04 Nov Claire Vallée, jurilinguiste passionnée
Sous les feux de la rampe
Claire Vallée, jurilinguiste passionnée
Propos recueillis par Barbara McClintock, MA, traductrice agréée
J’aimerais remercier Mme Claire Vallée, membre de l’ACJT, qui s’est gentiment prêtée à l’exercice d’une entrevue. Claire, qui a environ trente-cinq ans d’expérience en droit et en traduction juridique, dont une carrière distinguée de quatorze ans comme jurilinguiste à la Cour suprême du Canada, a pris une retraite bien méritée. Sa grande expérience mérite d’être connue des membres de l’ACJT.
Juriscribe:
Nous savons que le bénévolat est important pour vous. Claire, vous avez été membre de l’ACJT pratiquement depuis sa création. Vous avez aussi été membre du Conseil d’administration de l’Association, y occupant différentes fonctions. Pourriez-vous nous décrire les raisons pour la fondation de l’ACJT et l’histoire des circonstances qui ont mené à sa création ?

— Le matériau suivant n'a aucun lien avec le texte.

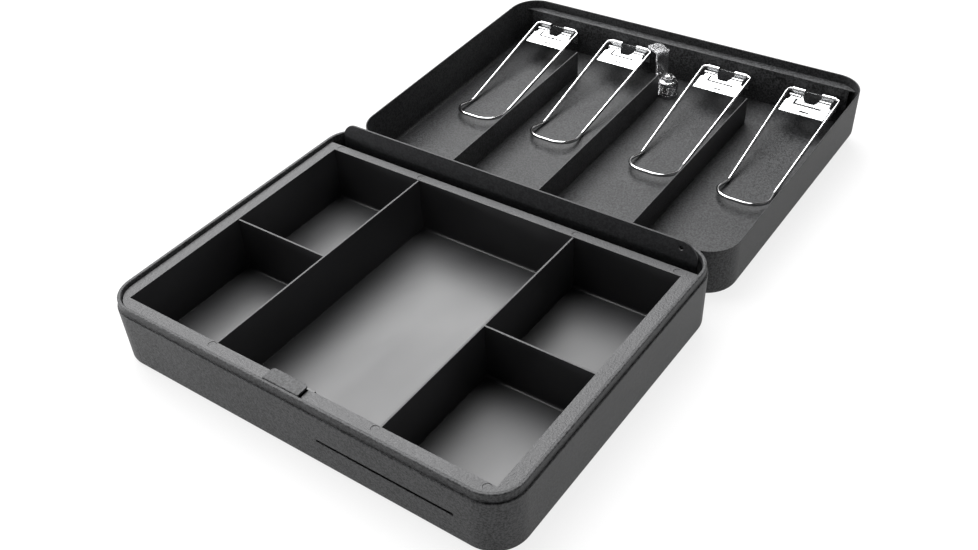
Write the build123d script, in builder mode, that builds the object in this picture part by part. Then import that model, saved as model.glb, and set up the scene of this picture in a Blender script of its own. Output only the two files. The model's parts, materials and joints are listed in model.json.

Je n’ai pas d’inclination particulière pour le bénévolat, mais il s’est imposé de lui-même. C’était une question d’engagement et de conviction. Le plaisir des rencontres aussi.
C’est dans le cadre d’un dossier commun d’appel public à l’épargne que Michèle Patry (Stikeman Elliot) et moi (alors chez Heenan Blaikie) nous sommes rencontrées. Toutes deux étions isolées comme avocates-réviseures dans un monde d’avocats « traditionnels ». Nous ne nous pouvions nous identifier ni au Barreau, ni à l’OTTIAQ.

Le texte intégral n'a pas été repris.